### Exercise prompt
Set down the full listing exactly, character for character.

↓↓↓

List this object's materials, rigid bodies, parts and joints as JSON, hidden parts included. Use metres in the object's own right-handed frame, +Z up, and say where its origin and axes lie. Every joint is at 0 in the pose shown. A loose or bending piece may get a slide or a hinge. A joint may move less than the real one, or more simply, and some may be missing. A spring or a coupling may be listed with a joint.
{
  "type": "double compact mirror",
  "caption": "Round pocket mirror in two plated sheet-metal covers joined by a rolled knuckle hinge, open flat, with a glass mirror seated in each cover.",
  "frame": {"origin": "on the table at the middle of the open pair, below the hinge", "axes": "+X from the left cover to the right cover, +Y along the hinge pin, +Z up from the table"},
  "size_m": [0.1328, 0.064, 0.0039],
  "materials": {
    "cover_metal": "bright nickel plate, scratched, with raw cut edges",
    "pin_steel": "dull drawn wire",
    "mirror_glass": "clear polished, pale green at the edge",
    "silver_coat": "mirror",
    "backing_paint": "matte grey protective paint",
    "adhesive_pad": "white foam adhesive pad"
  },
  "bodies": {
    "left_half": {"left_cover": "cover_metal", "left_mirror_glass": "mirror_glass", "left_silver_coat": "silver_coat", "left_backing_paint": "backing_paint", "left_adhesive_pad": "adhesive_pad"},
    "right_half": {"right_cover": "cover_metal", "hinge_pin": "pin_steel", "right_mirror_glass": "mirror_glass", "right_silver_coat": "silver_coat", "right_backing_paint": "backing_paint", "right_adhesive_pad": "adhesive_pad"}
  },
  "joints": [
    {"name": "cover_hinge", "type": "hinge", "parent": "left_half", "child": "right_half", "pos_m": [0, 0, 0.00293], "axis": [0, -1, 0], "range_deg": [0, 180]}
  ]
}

↑↑↑

### Output below
List this object's materials, rigid bodies, parts and joints as JSON, hidden parts included. Use metres in the object's own right-handed frame, +Z up, and say where its origin and axes lie. Every joint is at 0 in the pose shown. A loose or bending piece may get a slide or a hinge. A joint may move less than the real one, or more simply, and some may be missing. A spring or a coupling may be listed with a joint.
{
  "type": "double compact mirror",
  "caption": "Round pocket mirror in two plated sheet-metal covers joined by a rolled knuckle hinge, open flat, with a glass mirror seated in each cover.",
  "frame": {"origin": "on the table at the middle of the open pair, below the hinge", "axes": "+X from the left cover to the right cover, +Y along the hinge pin, +Z up from the table"},
  "size_m": [0.1328, 0.064, 0.0039],
  "materials": {
    "cover_metal": "bright nickel plate, scratched, with raw cut edges",
    "pin_steel": "dull drawn wire",
    "mirror_glass": "clear polished, pale green at the edge",
    "silver_coat": "mirror",
    "backing_paint": "matte grey protective paint",
    "adhesive_pad": "white foam adhesive pad"
  },
  "bodies": {
    "left_half": {"left_cover": "cover_metal", "left_mirror_glass": "mirror_glass", "left_silver_coat": "silver_coat", "left_backing_paint": "backing_paint", "left_adhesive_pad": "adhesive_pad"},
    "right_half": {"right_cover": "cover_metal", "hinge_pin": "pin_steel", "right_mirror_glass": "mirror_glass", "right_silver_coat": "silver_coat", "right_backing_paint": "backing_paint", "right_adhesive_pad": "adhesive_pad"}
  },
  "joints": [
    {"name": "cover_hinge", "type": "hinge", "parent": "left_half", "child": "right_half", "pos_m": [0, 0, 0.00293], "axis": [0, -1, 0], "range_deg": [0, 180]}
  ]
}